# GIVEN TASK
Output only the span of lines that begins at the line containing "obj.matrix_parent_inverse = Matrix.Identity(4)" and ends at the last line of the data, both included, exactly as they appear.

--- Start DATA LISTING ---

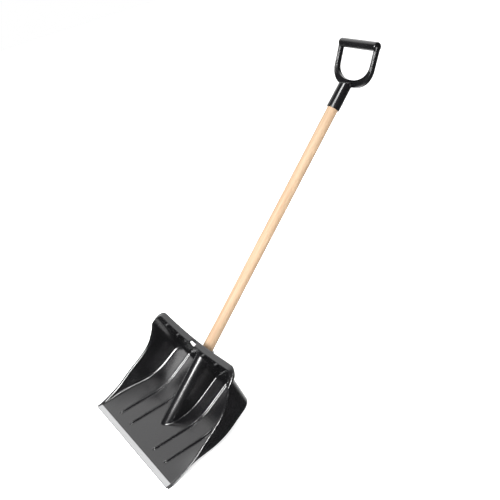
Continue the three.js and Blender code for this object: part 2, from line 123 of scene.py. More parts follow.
SHAFT_R = 15.3 * MM
LIFT = math.radians(41.7)  # shaft angle above the pan
AXIS_Y = 124 * MM  # where the shaft's axis meets the plane of the pan's underside
SHAFT_START = 42 * MM  # places along the shaft's axis count from that point
SHAFT_END = 1016 * MM
SOCKET_R = 20.7 * MM  # outside radius of the scoop's socket
COLLAR_START = 160 * MM  # its round collar behind the back wall
SOCKET_END = 214 * MM
SADDLE = SHAFT_R + GAP + 3.5 * MM  # underside of the socket below the axis
TROUGH_START = 26 * MM  # the open trough below the saddle
TROUGH_END = 175 * MM

GRIP_START = 949 * MM  # the grip's socket
GRIP_END = 1028 * MM
GRIP_R = 18.7 * MM
GRIP_TILT = math.radians(19.6)  # the D-loop's plane against the shaft
LOOP_ALONG = 1025.5 * MM  # the D-loop's origin: along the shaft's axis and below it
LOOP_BELOW = 18.6 * MM
LOOP_HALF = 72.5 * MM  # half width of the D between its arms' middles
LOOP_SPLAY = 1.5 * MM  # the arms stand this much wider at the bar
LOOP_STRAIGHT = 66 * MM  # the arms are straight from here up
LOOP_BOTTOM = 10.7 * MM
BAR_AT = 119.5 * MM
BAR_HALF = 76.5 * MM
BAR_R = 13 * MM
ARM_WIDTH = 11 * MM
ARM_ROOT_WIDTH = 20.5 * MM
ARM_THICK = 13 * MM

# Looks, light and camera
BLACK = (0.004, 0.004, 0.0044)
STRIP_GREY = (0.43, 0.433, 0.436)
FIXING_GREY = (0.6, 0.61, 0.62)
WOOD_PALE = (0.39, 0.285, 0.19)
WOOD_DARK = (0.34, 0.225, 0.14)
WOOD_FLECK = (0.29, 0.18, 0.1)
FLOOR_HALF = 6  # metres
FLOOR_GLOW = 0.8
WALL = 1.75  # brightness of the wall that the plastic reflects, and of the room round it
ROOM = 0.06
WALL_DIRECTION = (-0.31, 0.95, 0)
WALL_EDGE = (-0.12, 0.1)  # the wall fades in over this much of the cosine to its direction
LEFT_DIRECTION = (-1, 0, 0)
LEFT_EDGE = (-0.1, 0.45)
TARGET = Vector((0, 0.15, 0.1))
KEY_DIRECTION = Vector((0.4, -0.573, 0.715))
GRIP_SHINE_DIRECTION = Vector((0.4, -0.4, 0.82))
CAMERA_PLACE = Vector((1.6215, -0.4332, 1.3315))
CAMERA_RIGHT = Vector((0.57102, 0.79645, -0.19902))
CAMERA_FORWARD = Vector((-0.78005, 0.45084, -0.43389))
LENS = 55.05
SHIFT = (-0.0561, -0.0832)

ALONG = Vector((0, math.cos(LIFT), math.sin(LIFT)))
ABOVE = Vector((0, -math.sin(LIFT), math.cos(LIFT)))
ACROSS = Vector((1, 0, 0))
AXIS_FOOT = Vector((0, FRONT_Y + AXIS_Y, 0))


def basis(x, y, z, origin):
    """The matrix that takes local x, y and z to these directions, from this origin."""
    rotation = Matrix((x, y, z)).transposed().to_4x4()
    return Matrix.Translation(origin) @ rotation


SHAFT_FRAME = basis(-ACROSS, ABOVE, ALONG, AXIS_FOOT)


# ---------- mesh helpers ----------


def mesh_object(name, points, faces):
    mesh = bpy.data.meshes.new(name)
    mesh.from_pydata([tuple(p) for p in points], [], faces)
    mesh.validate()
    piece = bpy.data.objects.new(name, mesh)
    bpy.context.scene.collection.objects.link(piece)
    return piece


def recalculate_normals(piece):
    edit = bmesh.new()
    edit.from_mesh(piece.data)
    bmesh.ops.recalc_face_normals(edit, faces=edit.faces)
    edit.to_mesh(piece.data)
    edit.free()


def apply_modifiers(piece):
    """Replaces the piece's mesh by what its modifiers make of it."""
    bpy.context.view_layer.update()
    evaluated = piece.evaluated_get(bpy.context.evaluated_depsgraph_get())
    made = bpy.data.meshes.new_from_object(evaluated)
    piece.modifiers.clear()
    piece.data = made


def smooth_shade(piece):
    piece.data.polygons.foreach_set("use_smooth", [True] * len(piece.data.polygons))


def remove(piece):
    bpy.data.objects.remove(piece, do_unlink=True)


def combine(piece, other, operation):
    boolean = piece.modifiers.new("combine", "BOOLEAN")
    boolean.operation = operation
    boolean.solver = "MANIFOLD"
    boolean.object = other
    apply_modifiers(piece)
    remove(other)


def cut(piece, cutter):
    combine(piece, cutter, "DIFFERENCE")


def joined(name, pieces):
    points, faces = [], []
    for piece in pieces:
        start = len(points)
        points += [piece.matrix_world @ v.co for v in piece.data.vertices]
        faces += [[start + i for i in face.vertices] for face in piece.data.polygons]
        remove(piece)
    return mesh_object(name, points, faces)


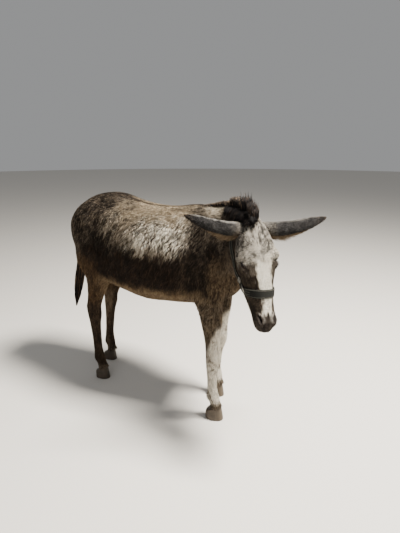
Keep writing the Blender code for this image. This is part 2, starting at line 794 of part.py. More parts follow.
def donkey():
    """Every node of the model, in the body frame: {name: mesh}."""
    skin = flesh()
    nodes = parted_flesh(skin)
    around = grown(skin, 2 * GAP)
    for side, s in SIDES:
        ball = eye(s)
        nodes["head"] = boolean(nodes["head"], grown(ball, GAP), "DIFFERENCE")
        nodes[f"eye_{side}"] = ball
        nodes[f"ear_{side}"] = boolean(ear(side, s), around, "DIFFERENCE")
    for name in LEGS:
        nodes[f"hoof_{name}"] = hoof(name)
    nodes["tail_dock"] = boolean(tail_dock(), around, "DIFFERENCE")
    nodes["tail_switch"] = boolean(tail_switch(), grown(nodes["tail_dock"], GAP), "DIFFERENCE")
    nodes.update(headcollar(skin))
    nodes["mane"] = boolean(mane(), around, "DIFFERENCE")
    nodes["forelock"] = boolean(forelock(), around, "DIFFERENCE")
    make_room(nodes, "crown_strap", ("ear_left", "ear_right"))
    make_room(nodes, "cheek_strap_left", ("ear_left",))
    make_room(nodes, "cheek_strap_right", ("ear_right",))
    make_room(nodes, "mane", ("crown_strap",))
    make_room(nodes, "forelock", ("mane", "ear_left", "ear_right", "crown_strap"))
    return nodes


def build():
    for old in list(bpy.data.objects):
        bpy.data.objects.remove(old)
    nodes = donkey()
    finishes = materials()
    points = np.concatenate([points_of(mesh) for mesh in nodes.values()])
    low, high = points.min(0), points.max(0)
    centring = Matrix.Translation((-(low[0] + high[0]) / 2, -(low[1] + high[1]) / 2, 0.0))
    for name, mesh in nodes.items():
        mesh.transform(centring)
        kind = next((key for key in WEARS if name.startswith(key)), None)
        mesh.materials.clear()
        mesh.materials.append(finishes[WEARS.get(kind, "coat")])
        link(name, mesh)


if __name__ == "__main__":
    build()
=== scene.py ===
"""The looks of a life-size donkey: one skin over the whole body, a coat of hair tufts that lies along it,
mane, forelock and tail of long locks, ears, eyes, hooves and a webbing headcollar.

Everything is modelled in the body frame (metres, +X towards the chest, +Y to the donkey's left, +Z up,
soles on z = 0), and moved into the row's frame as it is finished.
"""

import math
from contextlib import contextmanager

import bmesh
import bpy
import numpy as np
from mathutils import Matrix, Vector
from mathutils.bvhtree import BVHTree


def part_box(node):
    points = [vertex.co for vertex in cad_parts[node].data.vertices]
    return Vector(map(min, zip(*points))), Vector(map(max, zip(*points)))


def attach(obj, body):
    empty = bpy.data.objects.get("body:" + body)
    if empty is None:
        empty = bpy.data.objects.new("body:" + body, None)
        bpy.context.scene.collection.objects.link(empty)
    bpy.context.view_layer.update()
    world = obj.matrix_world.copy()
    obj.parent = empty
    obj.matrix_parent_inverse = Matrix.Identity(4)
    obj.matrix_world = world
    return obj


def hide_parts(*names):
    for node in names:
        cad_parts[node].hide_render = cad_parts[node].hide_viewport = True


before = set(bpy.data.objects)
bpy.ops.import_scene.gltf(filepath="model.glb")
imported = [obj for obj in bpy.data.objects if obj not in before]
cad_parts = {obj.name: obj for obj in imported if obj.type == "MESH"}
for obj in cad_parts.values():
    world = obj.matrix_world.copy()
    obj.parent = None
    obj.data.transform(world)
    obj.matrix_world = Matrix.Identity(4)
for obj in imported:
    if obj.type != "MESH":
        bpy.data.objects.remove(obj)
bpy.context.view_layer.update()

# ---------------------------------------------------------------- driving dimensions

WITHERS_Z = 1.200
CROUP_Z = 1.232
BACK_Z = 1.172
BELLY_Z = 0.618
STERNUM_Z = 0.665
BARREL_HALF_WIDTH = 0.262
FORE_X = 0.395
HIND_X = -0.455
STANCE_Y = 0.128
KNEE_Z = 0.375
HOCK_Z = 0.480
CORONET_Z = 0.062
HEAD_LENGTH = 0.500
EYE_RADIUS = 0.0185

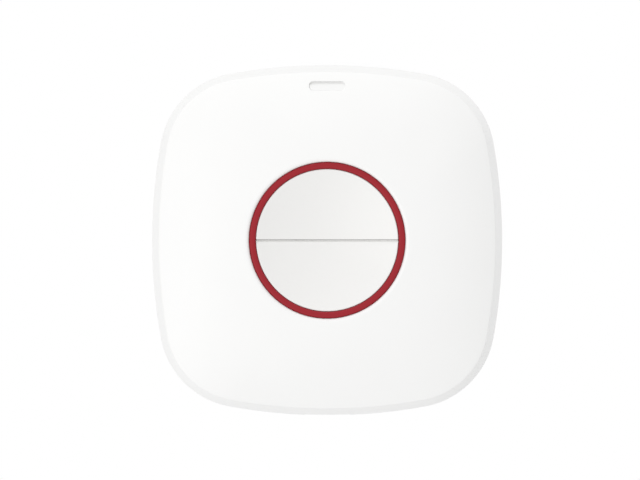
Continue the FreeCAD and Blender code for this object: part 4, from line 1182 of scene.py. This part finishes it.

--- End DATA LISTING ---

# COMPLETE RESPONSE
    obj.matrix_parent_inverse = Matrix.Identity(4)
    obj.matrix_world = world
    return obj


def hide_parts(*names):
    for node in names:
        cad_parts[node].hide_render = cad_parts[node].hide_viewport = True


before = set(bpy.data.objects)
bpy.ops.import_scene.gltf(filepath="model.glb")
imported = [obj for obj in bpy.data.objects if obj not in before]
cad_parts = {obj.name: obj for obj in imported if obj.type == "MESH"}
for obj in cad_parts.values():
    world = obj.matrix_world.copy()
    obj.parent = None
    obj.data.transform(world)
    obj.matrix_world = Matrix.Identity(4)
for obj in imported:
    if obj.type != "MESH":
        bpy.data.objects.remove(obj)
bpy.context.view_layer.update()

# ---------------------------------------------------------------- driving dimensions

WITHERS_Z = 1.200
CROUP_Z = 1.232
BACK_Z = 1.172
BELLY_Z = 0.618
STERNUM_Z = 0.665
BARREL_HALF_WIDTH = 0.262
FORE_X = 0.395
HIND_X = -0.455
STANCE_Y = 0.128
KNEE_Z = 0.375
HOCK_Z = 0.480
CORONET_Z = 0.062
HEAD_LENGTH = 0.500
EYE_RADIUS = 0.0185

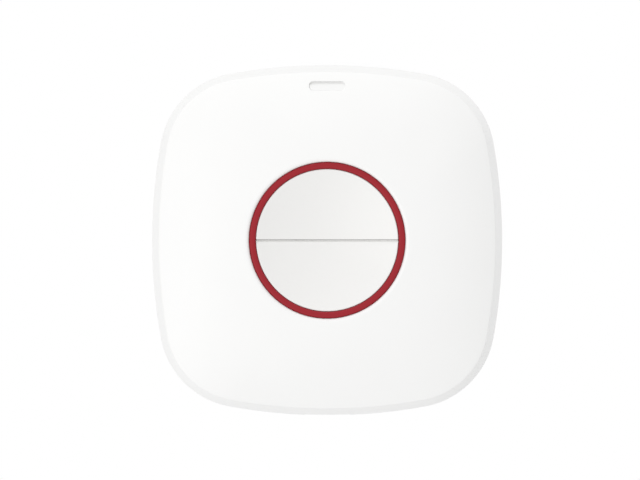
Continue the FreeCAD and Blender code for this object: part 4, from line 1182 of scene.py. This part finishes it.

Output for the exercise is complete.